UPA Government should not neglect such options and create an impression that aadhar is the magic wand for inclusive growth and expenditure reforms. It must decide whether it would cash subsidy to land owners or to the share-cropper (the actual farmer) or to both.
The Government should also disclose whether and how often it would revise cash subsidy taking into account the increase in global prices of fertilizer and raw materials and rapid depreciation of rupee.
Such concerns are equally relevant to kerosene and liquefied petroleum gas (LPG) that are primarily derived from imported crude. Would aadhar card-enabled DCT provide for automatic increase or decrease in fuel subsidies to reflect global price and forex changes?
And the acid test for the Government would be food subsidy. Would the Government automatically increase DCT/per person to reflect the regular increase in food procurement prices and the resulting rise in open market prices?
Would Aadhar mechanism have built-in mechanism to capture the inflation-caused swings in the number of potential beneficiaries especially who live on the threshold of dubious poverty line?

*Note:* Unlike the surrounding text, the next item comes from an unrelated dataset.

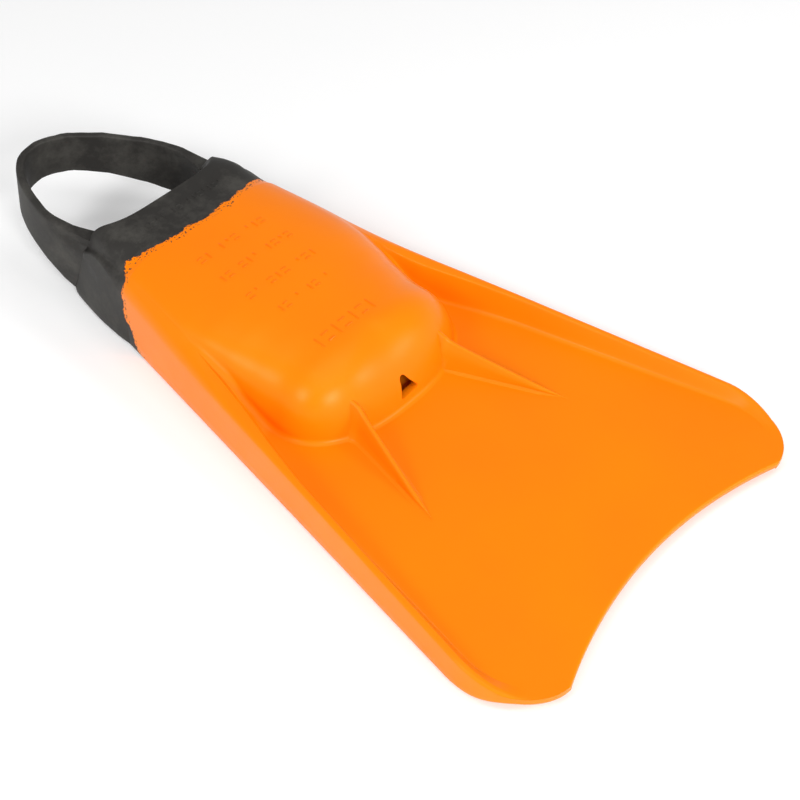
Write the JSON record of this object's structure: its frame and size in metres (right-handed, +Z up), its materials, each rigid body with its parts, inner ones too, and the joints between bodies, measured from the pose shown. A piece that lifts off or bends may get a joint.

Yet another issue that can’t be pushed under the carpet is the urgent need to make the definition of poverty realistic and provide for inflation-indexing of poverty line.
As for implementation issues, a country bedeviled with power shortages and frequent breakdown of servers and telecom link can make aadhar-enabled electronic banking a pain in the neck for poorest of the poor.
When banking terminals at times fail in public sector banks in Delhi for hours, what is the guarantee that they would function in villages where power is supplied only for 6-8 hours as per the rural electrification norms.
There also many other challenges on the DCT road. The Government must list all concerns and disclose how it would resolve them. Credible and wholesome communication on Aadhar should replace government hand-outs to the media.
NIPFP study should have factored in all concerns and challenges before coming out with goody-goody projections.
The study claims: “We find that substantial benefits would accrue to the government by integrating Aadhaar with schemes such as PDS, MNREGS, fertiliser and LPG subsidies, as well as housing, education and health programmes. The benefits arise from the reduction in leakages that occur due to identification and authentication issues. Our analysis takes into account the costs of developing and maintaining Aadhaar, and of integrating Aadhaar with the schemes over the next ten years. Even after taking all costs into account, and making mod- est assumptions about leakages, of about 7-12 percent of the value of the transfer/subsidy, we find that the Aadhaar project would yield an internal rate of return in real terms of 52.85 percent to the government.”
The Government should commission a fresh study that should factor in all hidden and unrecognized costs of Aadhar-enabled DCT.